The Faithful Execution of Our Public Trust: Fully Funding the National Parks Through Taxes


  • Daniel L. Dustin
  • Thomas A. More
  • Leo H. McAvoy


national parks, public trust, democracy, citizenship, social capital, individualism, collectivism


We live in a time when tax support for public parks and recreation is on the wane (Crompton, 1999). Anti-government sentiment, increasing resistance to taxes, a highly skewed distribution of wealth and income among the citizenry, and a general withdrawal from public life all have contributed to an atmosphere of distrust, an atmosphere favoring the private sector and laissez-faire capitalism over the public sector and government-sponsored initiatives.

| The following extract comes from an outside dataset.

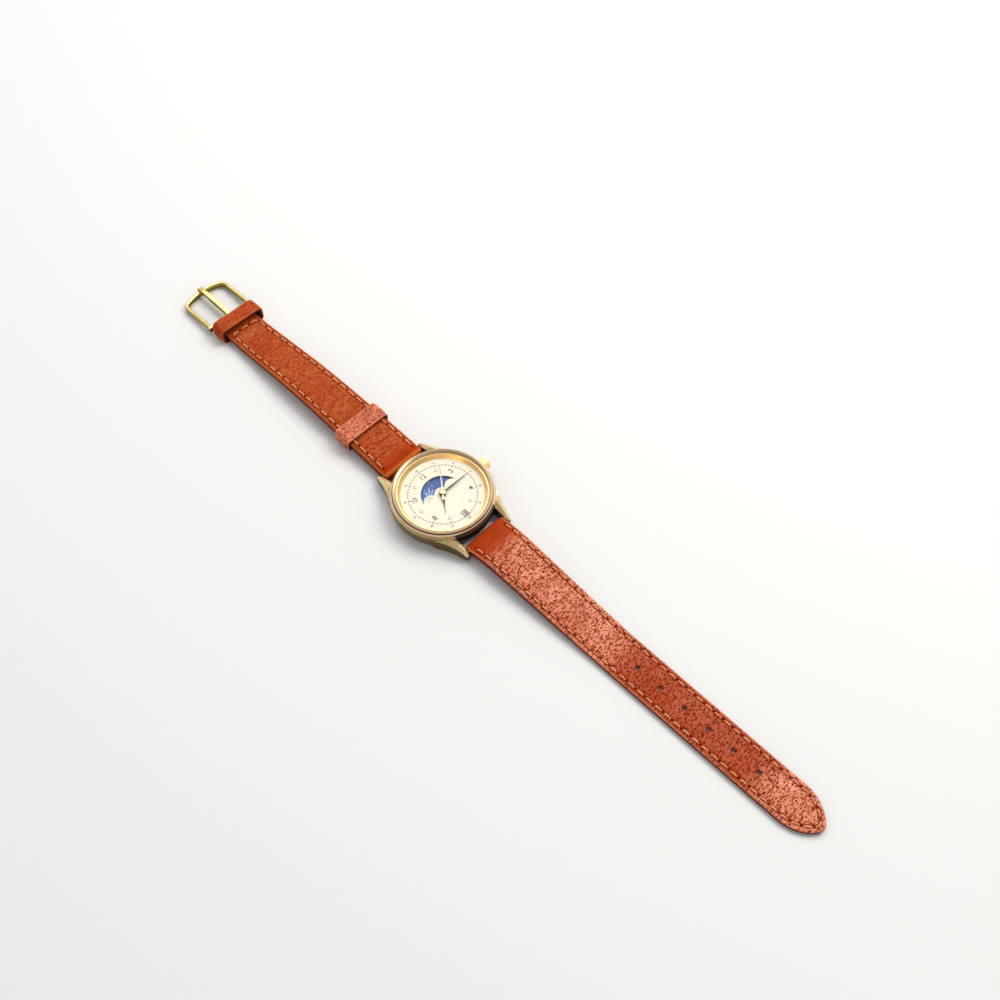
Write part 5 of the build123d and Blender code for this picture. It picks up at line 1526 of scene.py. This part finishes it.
rays, moons, stars, rims = Pile(), Pile(), Pile(), Pile()
moon_print = (moon_top - PRINT_SUNK, moon_top + PRINT_RISE)
turns = np.linspace(0, 2 * pi, SCALLOP_STEPS * SCALLOPS + 1)[:-1]
scallop = SCALLOP_RADIUS + SCALLOP_RISE * np.abs(np.sin(SCALLOPS * turns / 2))
star_points = [STAR_RADIUS / 3, STAR_RADIUS] * 5
for turn in (0.0, pi):
    centre = (-LOBE_SIDE * cos(turn), LOBE_UP * cos(turn))
    rims.add(*band(
        round_outline(centre, scallop), round_outline(centre, scallop - SCALLOP_WIDTH), *moon_print
    ))
    for k, angle in enumerate(np.linspace(RAY_FIRST, RAY_LAST, len(RAY_ENDS)) + turn):
        shares = np.linspace(0, 1, 7)
        reach = RAY_START + shares * (RAY_ENDS[k] - RAY_START)
        sway = angle + RAY_SWAY * np.sin(RAY_WAVE * shares + k)
        line = np.column_stack([
            centre[0] + reach * np.cos(sway), centre[1] + reach * np.sin(sway)
        ])
        if all(in_view(p) for p in line):
            wide = RAY_LEAST + RAY_HALF * np.sin(pi * shares**RAY_SWELL)
            rays.add(*stroke(line, wide, *moon_print))
    moons.add(*hoop(
        MOON_PIN, MOON_RADIUS, moon_print[0], moon_top + 2 * PRINT_RISE, centre,
        steps=64, bevel=PRINT_RISE,
    ))
    for share, distance in STARS:
        way = 2 * pi * (share - 0.55) + turn
        spot = (distance * cos(way), distance * sin(way))
        stars.add(*prism(round_outline(spot, star_points), *moon_print))
for pile, name in (
    (rays, "moon_rays"), (rims, "moon_clouds"), (moons, "moon_plain_discs"), (stars, "moon_stars"),
):
    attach(pile.build(name, "date_white"), "moon_disc")

# Hands


def pointing(node):
    """Heading and length of a hand, from its point farthest from the axis."""
    tip = max(frame["nodes"][node].data.vertices, key=lambda v: hypot(v.co.x, v.co.y)).co
    return np.arctan2(tip.y, tip.x), hypot(tip.x, tip.y) / MM


def blade(stations, bottom, edge, ridge, heading):
    """Points and faces of a ridged blade over (reach, half width) stations."""
    points, faces = skin([
        [(reach, -half, bottom), (reach, half, bottom), (reach, half, edge),
         (reach, 0.0, ridge), (reach, -half, edge)]
        for reach, half in stations
    ])
    return turned(points, heading), faces


HAND_EDGE = 0.05
HAND_RIDGE = 0.11
HOUR_SHAPE = ((0.12, 0.26), (0.34, 0.34), (0.48, 0.22), (0.60, 0.10), (0.86, 0.06), (1.0, 0.03))
MINUTE_SHAPE = ((0.08, 0.24), (0.34, 0.29), (0.60, 0.21), (0.85, 0.11), (1.0, 0.03))
SECONDS_SHAPE = ((0.04, 0.20), (0.40, 0.16), (0.70, 0.085), (1.0, 0.05))
TAIL_SHAPE = ((0.4, 0.16), (1.4, 0.24), (2.1, 0.33), (2.34, 0.26))
BOSS = ((0.70, 0.10), (0.86, 0.12), (0.88, 0.17), (0.78, 0.24), (0.52, 0.29), (0.24, 0.31))
BOSS_STEPS = 64
HUB_BEVEL = 0.03
for node, body, shape, slot, hub in (
    ("hour_hand", "hours", HOUR_SHAPE, "hand_dark", (0.70, 1.0)),
    ("minute_hand", "minutes", MINUTE_SHAPE, "hand_dark", (0.46, 0.85)),
    ("seconds_hand", "seconds", SECONDS_SHAPE, "hand_pale", (0.12, 0.5)),
):
    heading, length = pointing(node)
    bottom = low(node).z
    pile = Pile()
    pile.add(*blade(
        [(share * length, half) for share, half in shape],
        bottom, bottom + HAND_EDGE, bottom + HAND_RIDGE, heading,
    ))
    pile.add(*hoop(*hub, bottom, bottom + HAND_RIDGE, steps=48, bevel=HUB_BEVEL))
    made = pile.build(node + "_blade", slot, 20.0)
    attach(made, body)
    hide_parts(node)
seconds_low = low("seconds_hand").z
seconds_heading = pointing("seconds_hand")[0]
boss = Pile()
boss.add(*blade(
    TAIL_SHAPE, seconds_low, seconds_low + HAND_EDGE, seconds_low + HAND_RIDGE, seconds_heading + pi
))
boss.add(*skin([
    [(x, y, seconds_low + height) for x, y in round_outline((0, 0), [radius] * BOSS_STEPS)]
    for radius, height in BOSS
]))
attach(boss.build("seconds_boss", "hand_gold"), "seconds")

# Floor, light and camera
floor_graph = Graph("pale_floor")
floor_grain = floor_graph.noise(floor_graph.place(), 0.9, 4.0, 0.6)
floor_graph.principled(
    floor_graph.mix(PALE, (floor_graph.times(floor_grain, 0.10), PALE_SHADE)),
    Roughness=0.85, Normal=floor_graph.bump(floor_grain, 0.02), Specular_IOR_Level=0.25,
)
floor_size = 2 * FLOOR_REACH * MM
corners = [(x, y, 0) for x, y in box_outline(floor_size, floor_size, (0, 0))]
floor_mesh = bpy.data.meshes.new("floor")
floor_mesh.from_pydata(corners, [], [(0, 1, 2, 3)])
floor_mesh.materials.append(materials["pale_floor"])
floor = link("floor", floor_mesh)

for name, heading, distance, size, radiance, colour in LAMPS:
    lamp = bpy.data.lights.new(name, "AREA")
    lamp.size = size * MM
    lamp.energy = radiance * pi * lamp.size**2
    lamp.color = colour
    source = link(name, lamp)
    source.location = Vector(heading).normalized() * distance * MM
    source.rotation_euler = Vector(heading).to_track_quat("Z", "Y").to_euler()

world = bpy.data.worlds.new("studio")
bpy.context.scene.world = world
sky = Graph("studio", world)
upward = sky.parts(sky.node("TexCoord").outputs["Generated"])[2]
tint = sky.mix(HORIZON, (sky.remap(upward, *SKY_FADE), ZENITH))
sky.surface(sky.node("Background", {"Color": tint}).outputs[0], "OutputWorld")

forward = Vector((
    -sin(CAMERA_HEADING) * cos(CAMERA_HEIGHT),
    cos(CAMERA_HEADING) * cos(CAMERA_HEIGHT),
    -sin(CAMERA_HEIGHT),
))
level_right = forward.cross(Vector((0, 0, 1))).normalized()
level_up = level_right.cross(forward)
right = cos(CAMERA_ROLL) * level_right + sin(CAMERA_ROLL) * level_up
up = -sin(CAMERA_ROLL) * level_right + cos(CAMERA_ROLL) * level_up
camera_data = bpy.data.cameras.new("camera")
camera_data.sensor_width = CAMERA_SENSOR
camera_data.lens = CAMERA_LENS
camera_data.clip_start = 0.01
camera = link("camera", camera_data)
place = (Vector(CAMERA_TARGET) - forward * CAMERA_DISTANCE) * MM
camera.matrix_world = Matrix.Translation(place) @ Matrix((right, up, -forward)).transposed().to_4x4()
bpy.context.scene.camera = camera
bpy.context.scene.view_settings.view_transform = "Standard"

Consequently, federal, state, and local agencies charged with administering public lands have resorted to the private sector practice of fees and charges to cover costs. In so doing, they have treated what heretofore were considered public goods as merit goods, and, increasingly, as private goods, suggesting a trend toward the privatization of the public estate. Our intent here is to reaffirm the public good of one of the most critical components of that public estate—the national parks—and restate the case for their full funding through taxes. We do this by first reviewing the historical context out of which the national park ideal evolved, and then by discussing the significance of the national parks to our democratic way of life. Finally, we examine the cost of fully funding the national parks through taxes; a cost, we conclude, that would be both a bargain and a wise investment in our collective future.